Respective Advantages of “Top‐Down” Based GPM IMERG and “Bottom‐Up” Based SM2RAIN‐ASCAT Precipitation Products Over the Tibetan Plateau

Abstract

AbstractThe Tibetan Plateau (TP) is characterized by complex topography and heterogeneous surface cover, which makes it difficult to obtain accurate precipitation data at a regional scale. Therefore, it is important to use dense ground observations to evaluate satellite‐derived precipitation products. In this study, the top‐down‐based Global Precipitation Measurement Integrated MultisatellitE Retrievals (GPM IMERG) and bottom‐up‐based Soil Moisture TO RAIN‐Advanced SCATterometer (SM2RAIN‐ASCAT; SM2RASC) precipitation products were evaluated against 1,584 unevenly distributed rain gauges over the TP from May to October 2015. Results show: (1) The overall performances of IMERG and SM2RASC are comparable at the daily scale, with a higher correlation coefficient (CC) for IMERG and lower root‐mean‐square error (RMSE) for SM2RASC. Regarding the precipitation detectability, IMERG outperforms SM2RASC; (2) Spatially, SM2RASC shows better performance than IMERG in grasslands, but IMERG outperforms SM2RASC in forest areas, due to the low quality of the soil moisture retrieved by satellite in the areas; (3) The accuracy of both SM2RASC and IMERG is closely correlated with altitude and rainfall intensity.

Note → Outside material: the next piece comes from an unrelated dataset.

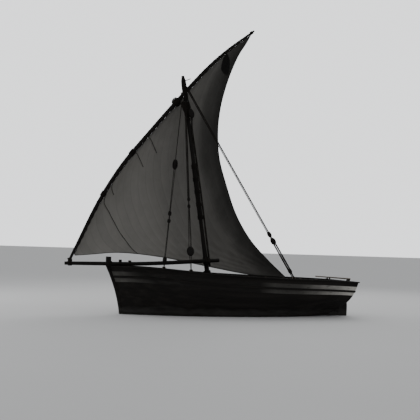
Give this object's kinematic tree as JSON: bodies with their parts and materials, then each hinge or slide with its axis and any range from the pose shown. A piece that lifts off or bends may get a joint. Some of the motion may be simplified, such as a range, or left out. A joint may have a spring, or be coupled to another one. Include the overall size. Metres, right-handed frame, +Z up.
{
  "type": "lateen-rigged sailing dhow",
  "caption": "Open planked sailing dhow with a transom stern, raked mast, bowsprit, hung rudder with tiller and one large lateen sail on a long curved yard.",
  "frame": {"origin": "amidships on the centre line, at the waterline the boat floats on", "axes": "+X towards the bow, +Y to port, +Z up"},
  "size_m": [10.133, 2.9839, 10.7054],
  "materials": {
    "hull": "oiled, near black, weathered",
    "pale": "worn off-white paint",
    "deck": "bare weathered boards",
    "spar": "dark oiled poles",
    "sail": "weathered cotton canvas",
    "rope": "tarred coir rope",
    "iron": "forged and rusty"
  },
  "bodies": {
    "hull": {"keel": "hull", "stem": "hull", "sternpost": "hull", "deadwood": "hull", "transom": "hull", "transom-cap": "hull", "bottom-planking-port": "hull", "bottom-planking-starboard": "hull", "side-planking-aft-port": "hull", "side-planking-fore-port": "hull", "side-planking-aft-starboard": "hull", "side-planking-fore-starboard": "hull", "lower-pale-strake-port": "pale", "lower-pale-strake-starboard": "pale", "rub-rail-port": "hull", "rub-rail-starboard": "hull", "upper-pale-strake-port": "pale", "upper-pale-strake-starboard": "pale", "sheer-strake-port": "hull", "sheer-strake-starboard": "hull", "cap-rail-port": "hull", "cap-rail-starboard": "hull", "frames-aft-port": "deck", "frames-middle-port": "deck", "frames-fore-port": "deck", "frames-aft-starboard": "deck", "frames-middle-starboard": "deck", "frames-fore-starboard": "deck", "keelson": "deck", "mast-step": "deck", "floorboards": "deck", "aft-deck": "deck", "fore-deck": "deck", "aft-deck-beam": "deck", "fore-deck-beam": "deck", "mast-thwart": "deck", "fore-thwart": "deck", "bow-post-1": "spar", "bow-post-2": "spar", "mast": "spar", "bowsprit": "spar", "mast-lashing": "rope", "bow-lashing": "rope", "tack-lashing": "rope", "yard-sling": "rope", "shroud-fore": "rope", "shroud-aft": "rope", "halyard-tackle": "rope", "gudgeon-lower": "iron", "gudgeon-upper": "iron"},
    "rudder": {"rudder-blade": "hull", "pintle-lower": "iron", "pintle-upper": "iron", "tiller": "spar"},
    "yard": {"lower-yard": "spar", "upper-yard": "spar", "yard-lashing-heel": "rope", "yard-lashing-joint": "rope", "yard-lashing-sling": "rope", "sail": "sail"}
  },
  "joints": [
    {"name": "rudder_turn", "type": "hinge", "parent": "hull", "child": "rudder", "pos_m": [-3.94212, 0, 0], "axis": [-0.2588, 0, 0.9659], "range_deg": [-35, 35]},
    {"name": "sail_swing", "type": "hinge", "parent": "hull", "child": "yard", "pos_m": [5.553, -0.005, 1.728], "axis": [-0.5399, -0.0238, 0.8414], "range_deg": [0, 35]}
  ]
}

The SM2RASC product estimates light to moderate rainfall (5–25 mm/day) more accurately than the IMERG, but the IMERG product shows better performance for drizzle and heavy rainfall (>25 mm/day). Due to relatively frequent fluctuations of the ASCAT soil moisture product, SM2RASC frequently reports false rainfall in dry conditions. This study demonstrates the good performance of the SM2RASC product over the TP and suggests that the impact of vegetation density and topography should be considered for improving the SM2RAIN algorithm.